What you need to do
Exactly the lines from the start of the data through the line containing "ARCH_RISE_REAR = 385.0" should be output, with both ends kept and nothing added.

────────

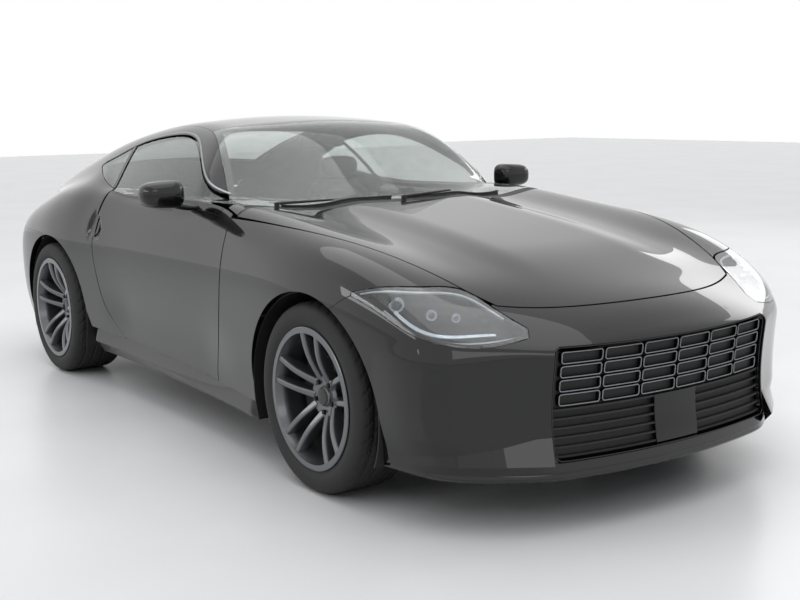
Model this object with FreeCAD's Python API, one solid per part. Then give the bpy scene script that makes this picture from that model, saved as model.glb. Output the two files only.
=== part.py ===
import FreeCAD, Part
import math
import os
from bisect import bisect_right

V = FreeCAD.Vector

# Coupe car, millimetres. X forward from mid-length, Y to the left, Z up from the ground.

# Overall sizes
LENGTH = 4380.0
WIDTH = 1845.0
HEIGHT = 1315.0
WHEELBASE = 2550.0
FRONT_OVERHANG = 920.0

# Axles and wheels
TRACK_FRONT = 1555.0
TRACK_REAR = 1565.0
TYRE_RADIUS_FRONT = 343.3
TYRE_RADIUS_REAR = 337.5
TYRE_WIDTH_FRONT = 255.0
TYRE_WIDTH_REAR = 275.0
RIM_RADIUS = 241.3
DISC_RADIUS = 178.0
DISC_THICKNESS = 30.0
HUB_BORE_RADIUS = 30.3
SPINDLE_RADIUS = 30.0
KINGPIN_INSET = 77.0
ARCH_REACH_FRONT = 425.0
ARCH_RISE_FRONT = 393.0
ARCH_REACH_REAR = 402.0
ARCH_RISE_REAR = 385.0

# Sheet and shell thicknesses, measured inwards from the outer surface
PANEL_DEPTH = 28.0
BUMPER_DEPTH = 26.0
DOOR_DEPTH = 105.0
LID_DEPTH = 34.0
ROOF_DEPTH = 30.0
PILLAR_DEPTH = 44.0
SILL_DEPTH = 120.0
GLASS_DEPTH = 5.0
LAMP_DEPTH = 70.0
COWL_DEPTH = 4.0
GRILLE_FRONT = 18.0
GRILLE_BACK = 36.0
LINER_THICKNESS = 4.0
PLATE = 12.0

# Gaps
SHUT_GAP = 6.0
SEAM_GAP = 0.6
SEAT_GAP = 0.3
GLASS_SEAT = 1.3
STOP_GAP = 0.5

# Cabin
FLOOR_TOP = 215.0
FLOOR_BOTTOM = 190.0
SILL_FACE = 790.0
TUNNEL_HALF_WIDTH = 165.0
TUNNEL_HEIGHT = 215.0
CABIN_FRONT = 790.0
CABIN_REAR = -640.0
SEAT_OFFSET = 394.0
SEAT_WIDTH = 440.0
SEAT_FRONT = 40.0
SEAT_HEIGHT = 430.0
STEERING_WHEEL_RADIUS = 180.0
STEERING_WHEEL_TILT = 22.0

SILL_BOX_WIDTH = 90.0
SILL_BOX_TOP = 315.0
DASH_HALF_WIDTH = 705.0
CONSOLE_HALF_WIDTH = 118.0
STEERING_X = 225.0
STEERING_Z = 770.0
MIRROR = (205.0, 945.0, 1008.0)

# Structure and running gear
BAY_HALF_WIDTH = 420.0
REAR_TUB_HALF_WIDTH = 600.0
LUGGAGE_FLOOR = 600.0
REAR_WALL_TOP = 714.0
LINER_EDGE = 888.0
LINER_FOOT = 185.0
TRAY_HEIGHT = 176.0
ENGINE_BOTTOM = 250.0
SUBFRAME_BOTTOM = 185.0
SHAFT_HEIGHT = 330.0
BALL_DROP = 130.0
BALL_RISE = 150.0
DAMPER_OFFSET = 510.0
RACK_HEIGHT = 214.0
GEARBOX_HEIGHT = 296.0
ARMS_OPENING_FRONT = 535.0
ARMS_OPENING_REAR = 490.0
SILENCER_TOP = 420.0
SILENCER_HALF = 450.0
SILENCER_RADIUS = 95.0
REAR_DAMPER_OFFSET = 520.0
HUB_DEPTH = 60.0
CALIPER_DEPTH = 92.0
DISC_PLANE = -30.0
HUB_FACE = 22.0
STOP_RADIUS = 12.0
BONNET_STOP_OFFSET = 300.0
HATCH_STOP_OFFSET = 450.0
PIPE_OFFSET = 95.0
PIPE_HEIGHT = 195.0
TIP_OFFSET = 480.0
TIP_HEIGHT = 300.0
TIP_RADIUS = 40.0
TIP_DEPTH = 120.0
TIP_CLEARANCE = 6.0

# Stations that the sizes above give
NOSE_X = LENGTH / 2
TAIL_X = -LENGTH / 2
FRONT_AXLE = NOSE_X - FRONT_OVERHANG
REAR_AXLE = FRONT_AXLE - WHEELBASE
REAR_WALL = TAIL_X + 190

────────

Worked answer
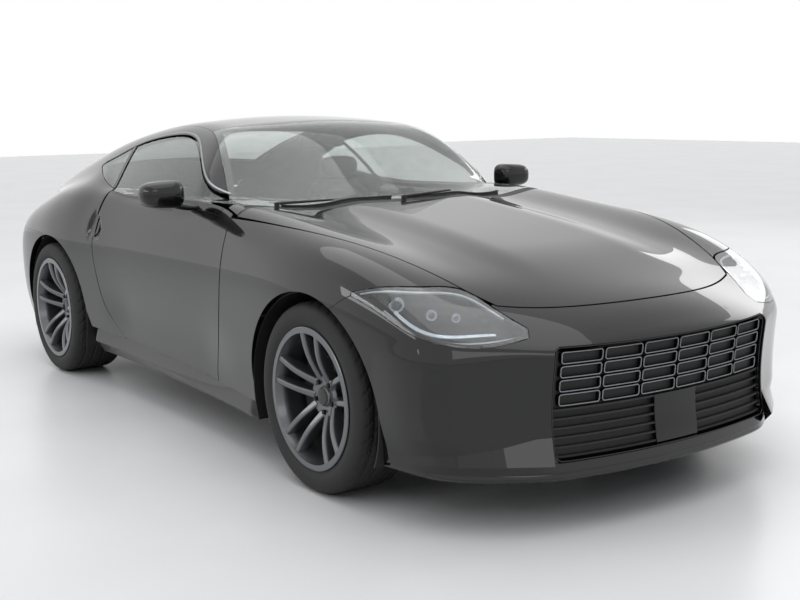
Model this object with FreeCAD's Python API, one solid per part. Then give the bpy scene script that makes this picture from that model, saved as model.glb. Output the two files only.
=== part.py ===
import FreeCAD, Part
import math
import os
from bisect import bisect_right

V = FreeCAD.Vector

# Coupe car, millimetres. X forward from mid-length, Y to the left, Z up from the ground.

# Overall sizes
LENGTH = 4380.0
WIDTH = 1845.0
HEIGHT = 1315.0
WHEELBASE = 2550.0
FRONT_OVERHANG = 920.0

# Axles and wheels
TRACK_FRONT = 1555.0
TRACK_REAR = 1565.0
TYRE_RADIUS_FRONT = 343.3
TYRE_RADIUS_REAR = 337.5
TYRE_WIDTH_FRONT = 255.0
TYRE_WIDTH_REAR = 275.0
RIM_RADIUS = 241.3
DISC_RADIUS = 178.0
DISC_THICKNESS = 30.0
HUB_BORE_RADIUS = 30.3
SPINDLE_RADIUS = 30.0
KINGPIN_INSET = 77.0
ARCH_REACH_FRONT = 425.0
ARCH_RISE_FRONT = 393.0
ARCH_REACH_REAR = 402.0
ARCH_RISE_REAR = 385.0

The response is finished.